- _The exercise_
Without altering anything, output the material below.

☆ ☆ ☆ ☆ ☆

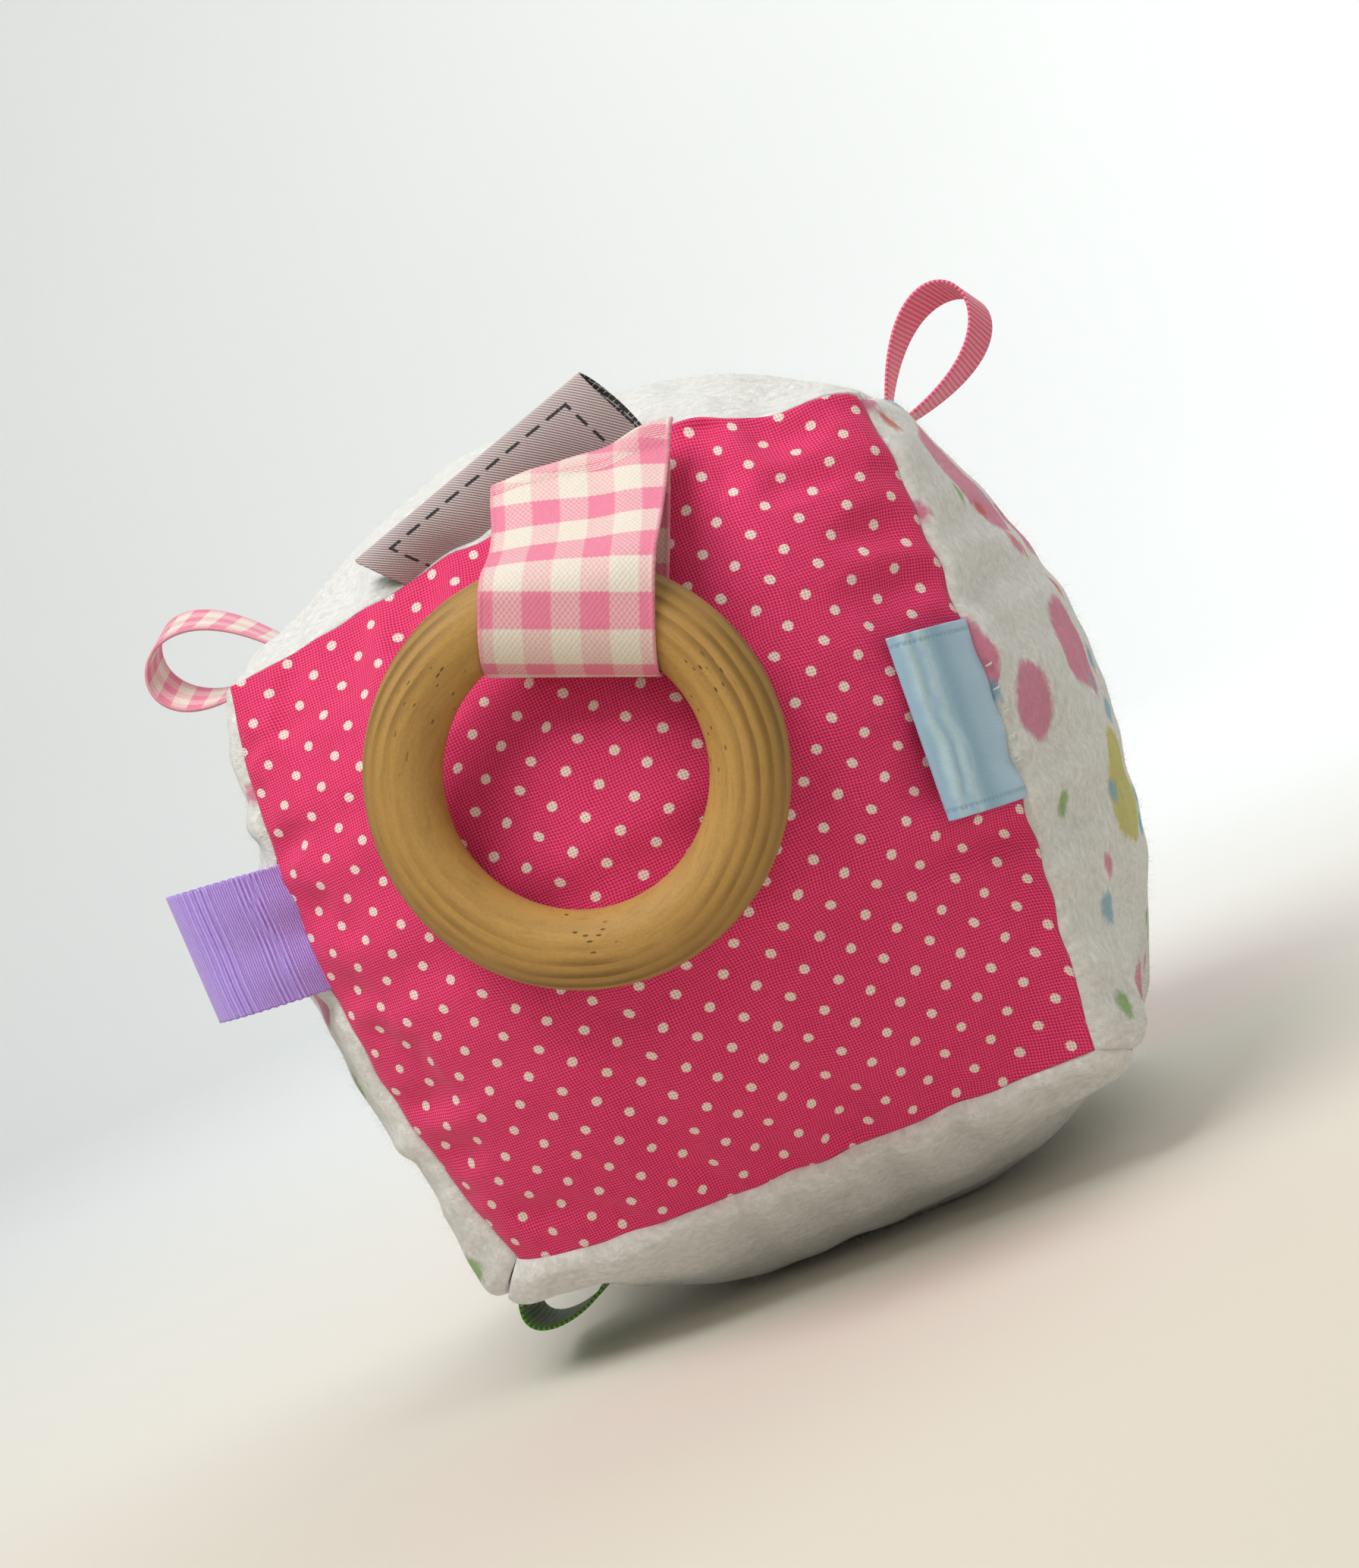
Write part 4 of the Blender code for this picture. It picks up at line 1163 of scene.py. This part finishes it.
class DressCovers(bpy.types.Operator):
    """Sew the six swollen covers"""
    bl_idname = "fabric_block.covers"
    bl_label = "Covers"

    def execute(self, context):
        settings = context.scene.fabric_block
        finishes = {
            "dotted_cotton": dotted_cotton(settings.covers, settings.colours),
            "plain_flannel": plain_flannel(settings.colours),
            "printed_flannel": printed_flannel(settings.colours),
        }
        slots = {"front": "dotted_cotton", "back": "dotted_cotton", "left": "printed_flannel",
                 "right": "printed_flannel", "bottom": "plain_flannel", "top": "plain_flannel"}
        swell = swollen(settings.covers)
        drawn_in = 1 - COVER_THICKNESS / HALF_SIZE.min()
        for seed, (name, slot) in enumerate(slots.items(), start=40):
            turned = not faces_outward(name)
            outer, cloth = dressed_cover(name, settings.covers, swell[name])
            inner = (outer - BLOCK_MIDDLE) * drawn_in + BLOCK_MIDDLE
            fibres = None
            if slot != "dotted_cotton" and settings.covers.fibre_count:
                fibres = nap_fibres(outer, cloth, turned, settings.covers, seed)
            cover = shell_piece(f"{name}_cover", outer, inner, cloth, finishes[slot], turned, fibres)
            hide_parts(f"{name}_panel")
            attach(cover, "block")
        return {"FINISHED"}


class Stuff(bpy.types.Operator):
    """Fill the covers with stuffing"""
    bl_idname = "fabric_block.stuffing"
    bl_label = "Stuffing"

    def execute(self, context):
        points, faces, _ = closed_body(2 * SWELL_CELLS, 1 - STUFFING_DEPTH / HALF_SIZE.min())
        stuffing = add_piece("stuffing", points + BLOCK_MIDDLE, faces, stuffing_fibre())
        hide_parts("polyester_fill")
        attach(stuffing, "block")
        return {"FINISHED"}


def ring_middle():
    """Middle of the ring in the row's frame."""
    low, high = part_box("wooden_ring")
    return np.array((low + high) / 2)


class TurnRing(bpy.types.Operator):
    """Turn the wooden ring"""
    bl_idname = "fabric_block.ring"
    bl_label = "Wooden ring"

    def execute(self, context):
        steps, sides = 256, 64
        turn = np.linspace(0, 2 * math.pi, steps, endpoint=False)[:, None]
        round_section = np.linspace(0, 2 * math.pi, sides, endpoint=False)[None]
        radius = RING_CORE_RADIUS + RING_SECTION_WIDTH / 2 * np.cos(round_section)
        middle = ring_middle()
        points = middle + np.stack((
            radius * np.cos(turn), RING_THICKNESS / 2 * np.sin(round_section) * np.ones_like(turn),
            radius * np.sin(turn)), axis=-1)
        faces = grid_faces(steps, sides, close_rows=True, close_columns=True, turned=True)
        ring = add_piece(
            "turned_ring", points.reshape(-1, 3), faces, turned_wood(context.scene.fabric_block.ring, middle))
        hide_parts("wooden_ring")
        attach(ring, "ring")
        return {"FINISHED"}


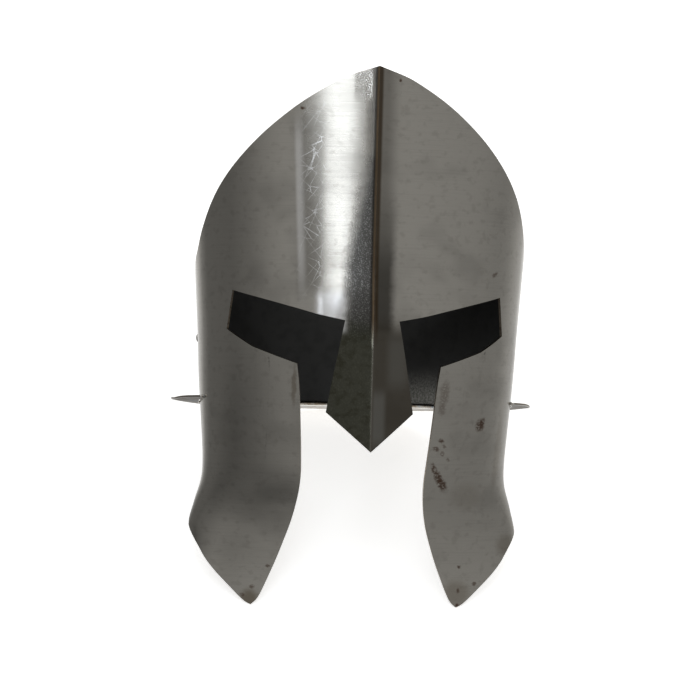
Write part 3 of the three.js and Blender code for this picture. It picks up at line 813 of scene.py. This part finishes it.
def skull_surface(size, section, columns_front=12, columns_rear=56):
    """Section carried straight back, then shrunk as a quarter ellipse and rounded off.

    In front it follows the plate's half ellipse and keel, a little inside. The sides shrink by the
    square root of (1 - y squared over depth squared). The crown first swells by a small share, then
    falls on an ellipse of its own. The section's outline gives way to a superellipse to the rear."""
    base = neck_line(0.0) + RIVET["gap"]
    x, z = section[:, 0][:, None], section[:, 1][:, None]
    width = float(section[0, 0])
    top = float(section[:, 1].max()) - base
    depth = size.rear_depth / MM - SKULL["side_inset"]
    front_reach = size.front_depth / MM - SKULL["front_clear"]
    across = np.minimum(1.0, np.abs(x) / (half_width(z) - SKULL["front_clear"]))
    keel = np.maximum(0.0, keel_rise(size, x, z) - SKULL["keel_clear"])
    front = -front_reach * np.sqrt(1 - across**2) - keel
    v = np.linspace(0, 1, columns_front, endpoint=False)[None]
    ahead = mix(front, SKULL["start"], v)
    turns = np.linspace(math.asin(SKULL["start"] / depth), math.pi / 2, columns_rear + 1)
    y = np.concatenate([ahead, np.broadcast_to(depth * np.sin(turns), (len(section), len(turns)))], 1)
    reach = np.hypot(x, z - base)
    c, s = np.abs(x) / reach, (z - base) / reach
    side = np.sqrt(np.maximum(0.0, 1 - (np.maximum(y, 0.0) / depth) ** 2))
    past = y - SKULL_CREST["centre"]
    swell = np.where(past < 0, 1 - (past / SKULL_CREST["front"]) ** 2, 1.0)
    fall = np.where(
        past < 0, 1.0, np.sqrt(np.maximum(0.0, 1 - (past / (depth - SKULL_CREST["centre"])) ** 2)))
    crest = (1 + SKULL_CREST["rise"] * np.maximum(0.0, swell)) * fall
    shrink = mix(side, crest, ease(SKULL_CREST["start"], 1, s))
    power = SKULL["power"]
    rounded = ((c / width) ** power + (s / (top * SKULL["round_top"])) ** power) ** (-1 / power)
    scale = shrink * mix(1.0, rounded / reach, ease(30, size.rear_depth / MM, y))
    return np.stack([x * scale, y, base + (z - base) * scale - NECK["slope"] * np.maximum(y, 0)], -1)


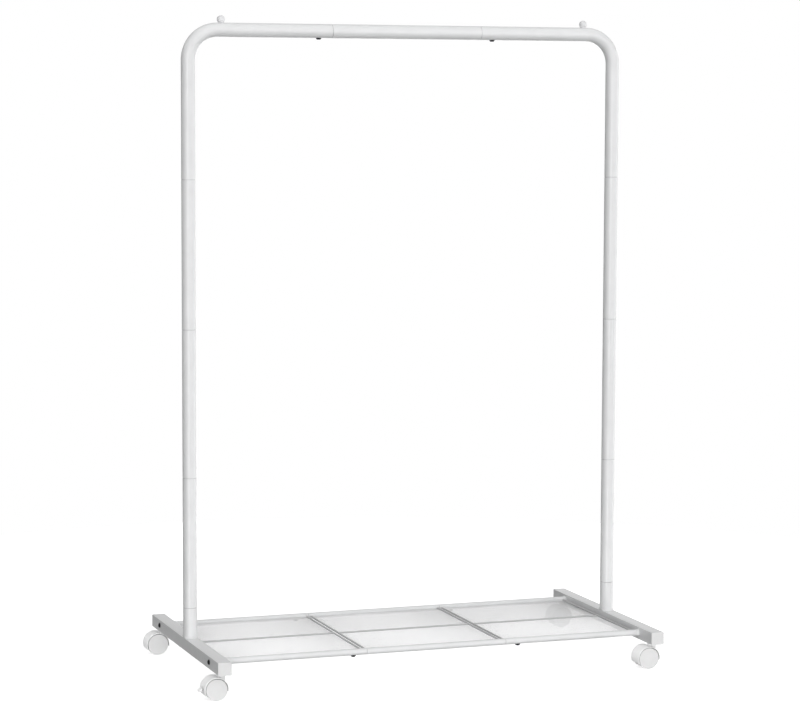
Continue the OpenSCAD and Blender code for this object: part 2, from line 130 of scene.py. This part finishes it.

☆ ☆ ☆ ☆ ☆

- _Full response_
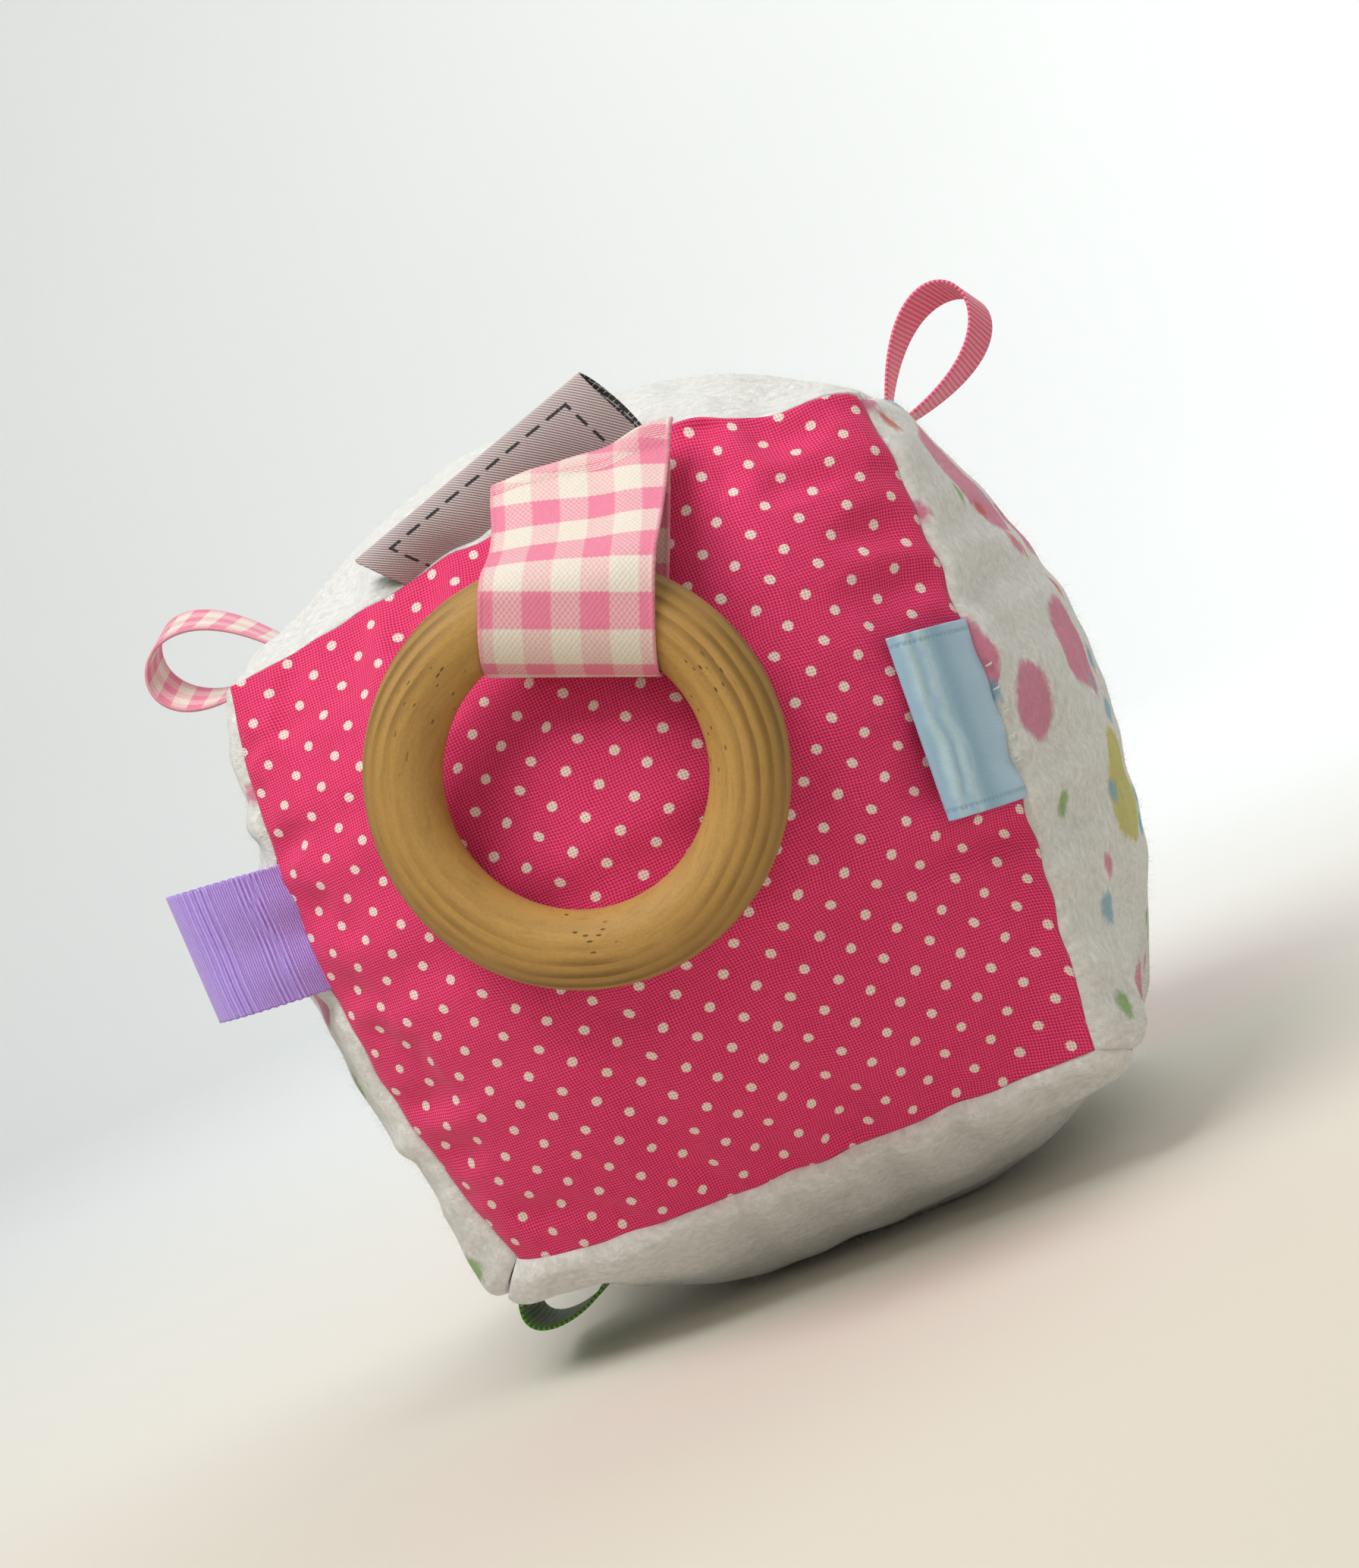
Write part 4 of the Blender code for this picture. It picks up at line 1163 of scene.py. This part finishes it.
class DressCovers(bpy.types.Operator):
    """Sew the six swollen covers"""
    bl_idname = "fabric_block.covers"
    bl_label = "Covers"

    def execute(self, context):
        settings = context.scene.fabric_block
        finishes = {
            "dotted_cotton": dotted_cotton(settings.covers, settings.colours),
            "plain_flannel": plain_flannel(settings.colours),
            "printed_flannel": printed_flannel(settings.colours),
        }
        slots = {"front": "dotted_cotton", "back": "dotted_cotton", "left": "printed_flannel",
                 "right": "printed_flannel", "bottom": "plain_flannel", "top": "plain_flannel"}
        swell = swollen(settings.covers)
        drawn_in = 1 - COVER_THICKNESS / HALF_SIZE.min()
        for seed, (name, slot) in enumerate(slots.items(), start=40):
            turned = not faces_outward(name)
            outer, cloth = dressed_cover(name, settings.covers, swell[name])
            inner = (outer - BLOCK_MIDDLE) * drawn_in + BLOCK_MIDDLE
            fibres = None
            if slot != "dotted_cotton" and settings.covers.fibre_count:
                fibres = nap_fibres(outer, cloth, turned, settings.covers, seed)
            cover = shell_piece(f"{name}_cover", outer, inner, cloth, finishes[slot], turned, fibres)
            hide_parts(f"{name}_panel")
            attach(cover, "block")
        return {"FINISHED"}


class Stuff(bpy.types.Operator):
    """Fill the covers with stuffing"""
    bl_idname = "fabric_block.stuffing"
    bl_label = "Stuffing"

    def execute(self, context):
        points, faces, _ = closed_body(2 * SWELL_CELLS, 1 - STUFFING_DEPTH / HALF_SIZE.min())
        stuffing = add_piece("stuffing", points + BLOCK_MIDDLE, faces, stuffing_fibre())
        hide_parts("polyester_fill")
        attach(stuffing, "block")
        return {"FINISHED"}


def ring_middle():
    """Middle of the ring in the row's frame."""
    low, high = part_box("wooden_ring")
    return np.array((low + high) / 2)


class TurnRing(bpy.types.Operator):
    """Turn the wooden ring"""
    bl_idname = "fabric_block.ring"
    bl_label = "Wooden ring"

    def execute(self, context):
        steps, sides = 256, 64
        turn = np.linspace(0, 2 * math.pi, steps, endpoint=False)[:, None]
        round_section = np.linspace(0, 2 * math.pi, sides, endpoint=False)[None]
        radius = RING_CORE_RADIUS + RING_SECTION_WIDTH / 2 * np.cos(round_section)
        middle = ring_middle()
        points = middle + np.stack((
            radius * np.cos(turn), RING_THICKNESS / 2 * np.sin(round_section) * np.ones_like(turn),
            radius * np.sin(turn)), axis=-1)
        faces = grid_faces(steps, sides, close_rows=True, close_columns=True, turned=True)
        ring = add_piece(
            "turned_ring", points.reshape(-1, 3), faces, turned_wood(context.scene.fabric_block.ring, middle))
        hide_parts("wooden_ring")
        attach(ring, "ring")
        return {"FINISHED"}


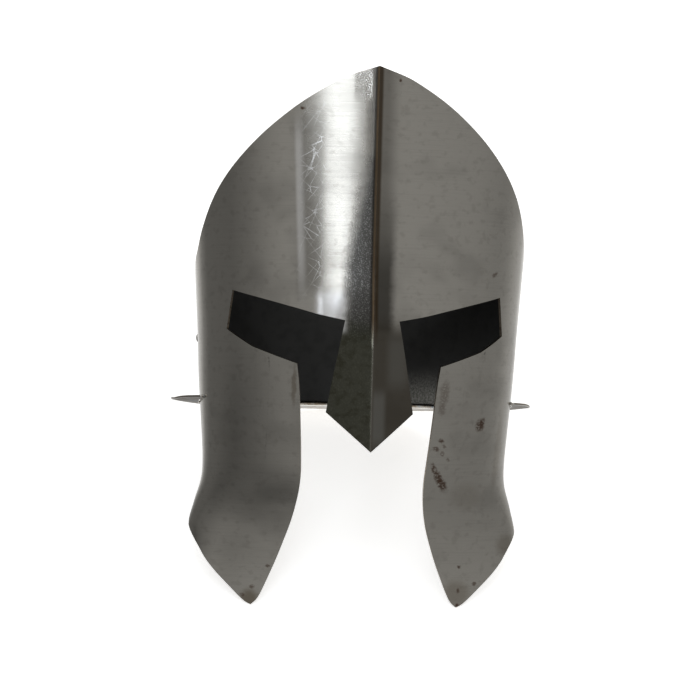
Write part 3 of the three.js and Blender code for this picture. It picks up at line 813 of scene.py. This part finishes it.
def skull_surface(size, section, columns_front=12, columns_rear=56):
    """Section carried straight back, then shrunk as a quarter ellipse and rounded off.

    In front it follows the plate's half ellipse and keel, a little inside. The sides shrink by the
    square root of (1 - y squared over depth squared). The crown first swells by a small share, then
    falls on an ellipse of its own. The section's outline gives way to a superellipse to the rear."""
    base = neck_line(0.0) + RIVET["gap"]
    x, z = section[:, 0][:, None], section[:, 1][:, None]
    width = float(section[0, 0])
    top = float(section[:, 1].max()) - base
    depth = size.rear_depth / MM - SKULL["side_inset"]
    front_reach = size.front_depth / MM - SKULL["front_clear"]
    across = np.minimum(1.0, np.abs(x) / (half_width(z) - SKULL["front_clear"]))
    keel = np.maximum(0.0, keel_rise(size, x, z) - SKULL["keel_clear"])
    front = -front_reach * np.sqrt(1 - across**2) - keel
    v = np.linspace(0, 1, columns_front, endpoint=False)[None]
    ahead = mix(front, SKULL["start"], v)
    turns = np.linspace(math.asin(SKULL["start"] / depth), math.pi / 2, columns_rear + 1)
    y = np.concatenate([ahead, np.broadcast_to(depth * np.sin(turns), (len(section), len(turns)))], 1)
    reach = np.hypot(x, z - base)
    c, s = np.abs(x) / reach, (z - base) / reach
    side = np.sqrt(np.maximum(0.0, 1 - (np.maximum(y, 0.0) / depth) ** 2))
    past = y - SKULL_CREST["centre"]
    swell = np.where(past < 0, 1 - (past / SKULL_CREST["front"]) ** 2, 1.0)
    fall = np.where(
        past < 0, 1.0, np.sqrt(np.maximum(0.0, 1 - (past / (depth - SKULL_CREST["centre"])) ** 2)))
    crest = (1 + SKULL_CREST["rise"] * np.maximum(0.0, swell)) * fall
    shrink = mix(side, crest, ease(SKULL_CREST["start"], 1, s))
    power = SKULL["power"]
    rounded = ((c / width) ** power + (s / (top * SKULL["round_top"])) ** power) ** (-1 / power)
    scale = shrink * mix(1.0, rounded / reach, ease(30, size.rear_depth / MM, y))
    return np.stack([x * scale, y, base + (z - base) * scale - NECK["slope"] * np.maximum(y, 0)], -1)


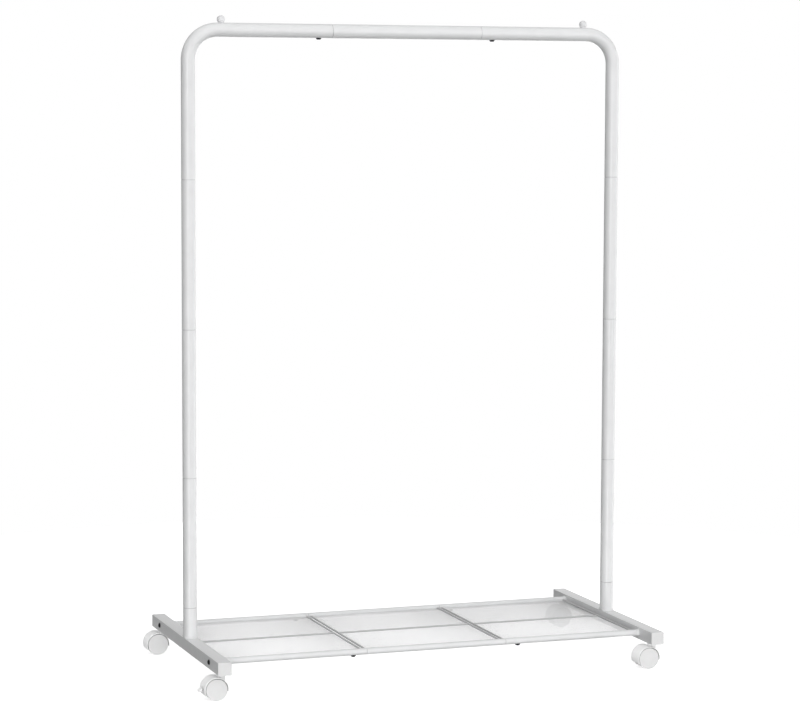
Continue the OpenSCAD and Blender code for this object: part 2, from line 130 of scene.py. This part finishes it.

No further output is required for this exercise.